“I was meant to do this”.
I admit that over the past few summers my lunchtime entertainment has been watching the television show America’s Got Talent. One of the things I have observed after seeing hundreds of hopefuls perform is a recurring sentiment, the claim that “I was meant to do this.”
This reveals something interesting to me about people. That is that most people at the end of the day do not have any problem with an impersonal, sovereign force. Fate, if you will. People talk about existing for a purpose when their worldview would affirm that they really have no purpose. They deny the existence of God or at least they deny the idea of a God who is sovereign and “works all things according to the counsel of his will” (Eph. 1:11). Yet, when they reach their goals they are eager to attribute their success to some deterministic “meaning” for their life.
Despite this almost innate openness to the idea of fate, even many so-called Christians reject and are downright offended by a God who determines their destiny. But if not God then what? A materialistic universe has no plan to execute. So tell me, if you were meant to do something, then who meant it? If you believe there is a God who has “a plan for your life”, then how will he bring it about? Who formed you with your skills and talents?
What this shows us is that when people speak of how unthinkable the idea is that God is sovereign over everything, their problem isn’t with determinism, but with the person behind it. People have no problem with the idea of something setting the course of their lives. People make determinism out to be the big issue, but it isn’t the big issue. They aren’t troubled with the logic of how free choice interacts with “destiny” when they step on the stage or when their fate hands them their dreams. The problem they have is not an impersonal, determining force – but a personal one. A being that chooses their destiny for them – and not always the destiny they want.
The problem people have with a divine sovereign is because “Although they knew God, they did not honor him as God or give thanks to him, but they became futile in their thinking, and their foolish hearts were darkened.” (Romans 1:21 ESV) People embrace the idea of fate, but put God as the power behind the fate and they deny it. This is because in our sin we do not “honor him as God”, instead we bring him down to our level. And who wants an equal determining their destiny? A friend can’t even tell me what to do!
There is a selfishness behind this that is clear. For when people’s dreams come true they say “I was meant to do this” or “I feel this is why I am on earth.” But when our dreams crash and burn we turn to the God we ignore and ask “why?” or we simply say “This isn’t how life was supposed to go.” So in our sin and self-idolatry what we want is an impersonal force choosing a brilliant destiny for us where we are successful and happy – where we are a god. We want a universe that serves us as god, rather than seeing ourselves as part of a universe that was made to serve God.
Christians do this as well. I meet so many Christians who despise “Calvinism” and by that they mean the idea of total sovereignty, yet when facing the unknown they take comfort that God “has a plan” for them. But when things go bad they don’t respond with “The Lord gives and the Lord takes away” instead they either ask, “God, why would you let this happen?” or if they are more spiritual, yet want to retain their best-buddy view of God they say, “The devil did this”.

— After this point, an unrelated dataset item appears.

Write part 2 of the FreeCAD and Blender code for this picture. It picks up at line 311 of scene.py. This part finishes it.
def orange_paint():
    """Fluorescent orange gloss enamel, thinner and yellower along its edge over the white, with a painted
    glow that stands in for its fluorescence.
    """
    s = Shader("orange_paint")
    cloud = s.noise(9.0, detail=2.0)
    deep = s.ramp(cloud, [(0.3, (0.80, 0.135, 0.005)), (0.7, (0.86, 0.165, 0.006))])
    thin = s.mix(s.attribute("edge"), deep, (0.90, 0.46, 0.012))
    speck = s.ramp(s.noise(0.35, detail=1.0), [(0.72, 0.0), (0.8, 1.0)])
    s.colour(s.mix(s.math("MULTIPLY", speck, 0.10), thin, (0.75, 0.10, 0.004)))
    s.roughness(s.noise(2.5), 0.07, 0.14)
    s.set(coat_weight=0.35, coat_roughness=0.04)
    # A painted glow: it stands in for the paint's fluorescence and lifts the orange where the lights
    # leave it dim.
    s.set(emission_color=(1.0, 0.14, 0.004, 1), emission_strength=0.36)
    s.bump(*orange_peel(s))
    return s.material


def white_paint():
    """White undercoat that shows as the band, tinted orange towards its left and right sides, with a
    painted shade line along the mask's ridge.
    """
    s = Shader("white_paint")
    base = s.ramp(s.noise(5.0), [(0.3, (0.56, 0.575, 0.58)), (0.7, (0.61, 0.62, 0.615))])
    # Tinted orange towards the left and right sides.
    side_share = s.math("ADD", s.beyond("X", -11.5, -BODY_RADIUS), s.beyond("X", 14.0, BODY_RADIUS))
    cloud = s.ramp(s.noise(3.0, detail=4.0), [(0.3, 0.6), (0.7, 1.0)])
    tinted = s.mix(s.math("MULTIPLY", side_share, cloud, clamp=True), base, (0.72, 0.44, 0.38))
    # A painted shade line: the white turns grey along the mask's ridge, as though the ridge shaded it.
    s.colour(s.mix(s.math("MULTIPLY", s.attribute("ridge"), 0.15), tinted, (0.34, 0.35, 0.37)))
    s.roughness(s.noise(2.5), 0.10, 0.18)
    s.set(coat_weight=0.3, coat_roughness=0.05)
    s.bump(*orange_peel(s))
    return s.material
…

A charge sometimes brought against the total sovereignty of God by Christians is that this belief leads to passiveness in our Christian lives. In response to that charge it should be noted that even those that deny God and are pursuing their “destiny” actually use their belief in an impersonal, sovereign force as an impetus to pursue their dreams. They pursue their dream because they believe it is their destiny to reach their goal. Likewise, as a Christian my destiny is to be conformed into the image of Christ, that is the goal. The knowledge of that, if I have a new heart, should be a sufficient impetus to pursue what I was “meant to do”. To labor to the end that I would reach my destiny! If that logic works with wanna’be pop-stars, why not with us as well who have the promises of God to boot?
I know this is a very scattered post, so let me condense my point. People don’t have a problem with sovereignty, they have a problem with a sovereign God. Why? Because if they want a God at all, they want one whose plans to coincide with theirs. Today our rejection of God’s sovereignty is a manifestation of our rebellion, as it was for Adam and Eve in the garden when they despised the idea of a God who would choose their destiny for them. It is my desire that many would come to see the folly of their logic, that I would see my own, and that we would honor God as the sovereign God that he is and embrace the destiny he has chosen as good and right, even if understanding it is beyond us.